I met up with Nikki Pugh in the co-working space at STEAMhouse for our first Random String mentoring session. I’ve had a writing mentor before, but not a tech mentor, so we spent some time chatting about my work and what I wanted to explore during the Fellowship. I’m interested in maps, and telling stories that can also be journeys, so I want to look into GPS technology and see how I can use it in my work. I also want to look at digital forms of storytelling and see what’s possible. At the Residential in November, I learned that Nikki has much experience and knowledge in these areas, so she was a natural choice for a mentor.

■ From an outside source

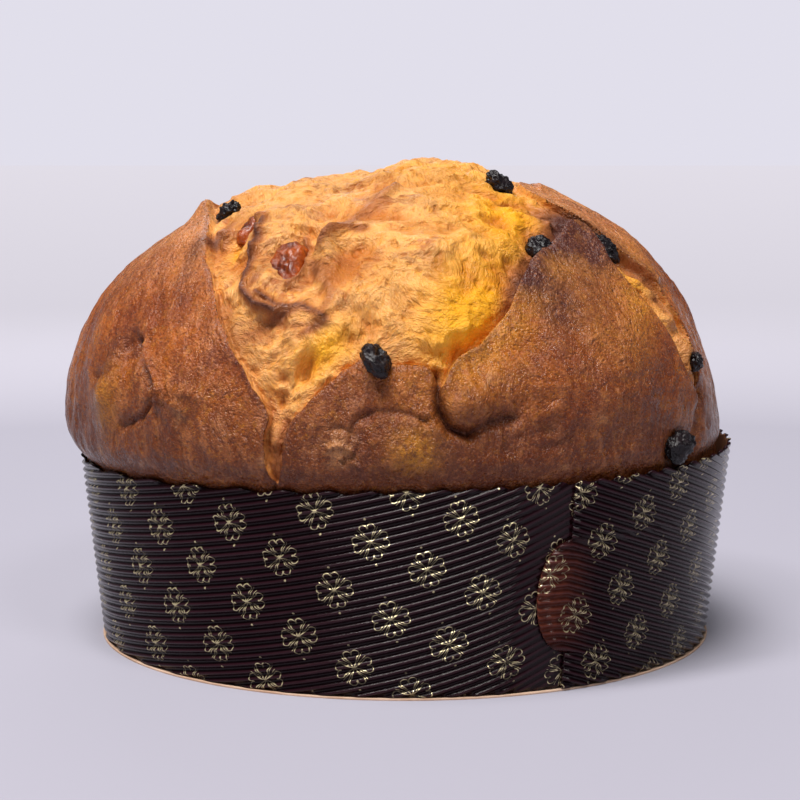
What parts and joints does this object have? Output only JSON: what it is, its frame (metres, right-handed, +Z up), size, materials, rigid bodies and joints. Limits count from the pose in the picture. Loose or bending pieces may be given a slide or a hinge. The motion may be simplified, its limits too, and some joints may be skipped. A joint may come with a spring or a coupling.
{
  "type": "panettone",
  "caption": "Low wide sweet bread with a torn domed crown, raisins and candied peel, in its fluted dark paper case printed with small gold flowers.",
  "frame": {"origin": "middle of the underside of the round base", "axes": "+Z up, -Y towards the front of the loaf as pictured, +X to its right"},
  "size_m": [0.2203, 0.221, 0.1554],
  "materials": {
    "crust": "browned bread crust with a dull gloss, over golden crumb where it has torn",
    "case_paper": "dark brown greaseproof paper with a satin print of gold flowers",
    "base_card": "plain brown card",
    "raisin": "wrinkled and slightly glossy",
    "candied_peel": "glossy, half clear"
  },
  "bodies": {
    "root": {"loaf": "crust", "case_wall": "case_paper", "case_base": "base_card", "raisin_1": "raisin", "raisin_2": "raisin", "raisin_3": "raisin", "raisin_4": "raisin", "raisin_5": "raisin", "raisin_6": "raisin", "raisin_7": "raisin", "raisin_8": "raisin", "raisin_9": "raisin", "raisin_10": "raisin", "raisin_11": "raisin", "raisin_12": "raisin", "peel_1": "candied_peel", "peel_2": "candied_peel", "peel_3": "candied_peel"}
  },
  "joints": []
}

We looked at Hannah Nicklin’s What We Mean When We Talk About Interaction,  where she breaks down “interactivity” into four levels – Reactive,  where the audience pushes a switch; Navigational, where the audience’s actions shape their experience, although the work is unchanged; Conversational, where the audience fundamentally shapes the work, but within a controlled construct; and Emergent, where within a framework, the audience/participant shapes context, content and the conclusion through their actions. This has made me really think about what I want the audience to get from my work, how I can engage people and create immersive experiences. It isn’t as simple as having a button for people to press and then calling the work “interactive”.

Then Nikki introduced me to Holly Gramazio’s How To Be A Blackbird, where I got low scores for city smarts, but high scores for love and musicality, and found out I am “the best at being a blackbird”. This gave me an idea of just what could be done using Twine, and also made me cry. Nikki extracted the code and showed me in Twine how the story/game looked when broken down into its many, many parts. It was complex and beautiful, but I could see how it worked, how the story was built. This is something I’ve done a lot with novels and short stories I’ve read. As a writer, I think it’s important, and probably just automatic, to notice how a writer has done something, made something happen, or caused me to feel a certain way. As well as reading the story, I also read underneath the story, look at language and devices. It’s a way of learning new things, about what works and what doesn’t, about how certain things work, and how I can use these principles in my own writing to become a better writer.

This session gave me tons to think about. Both in terms of what I want to work on, and what I need to know in order to do that. We decided our next session would focus on All Things GPS, and in the meantime, I would look into ways of telling stories and think about how to use technology to create emotional, human, responses.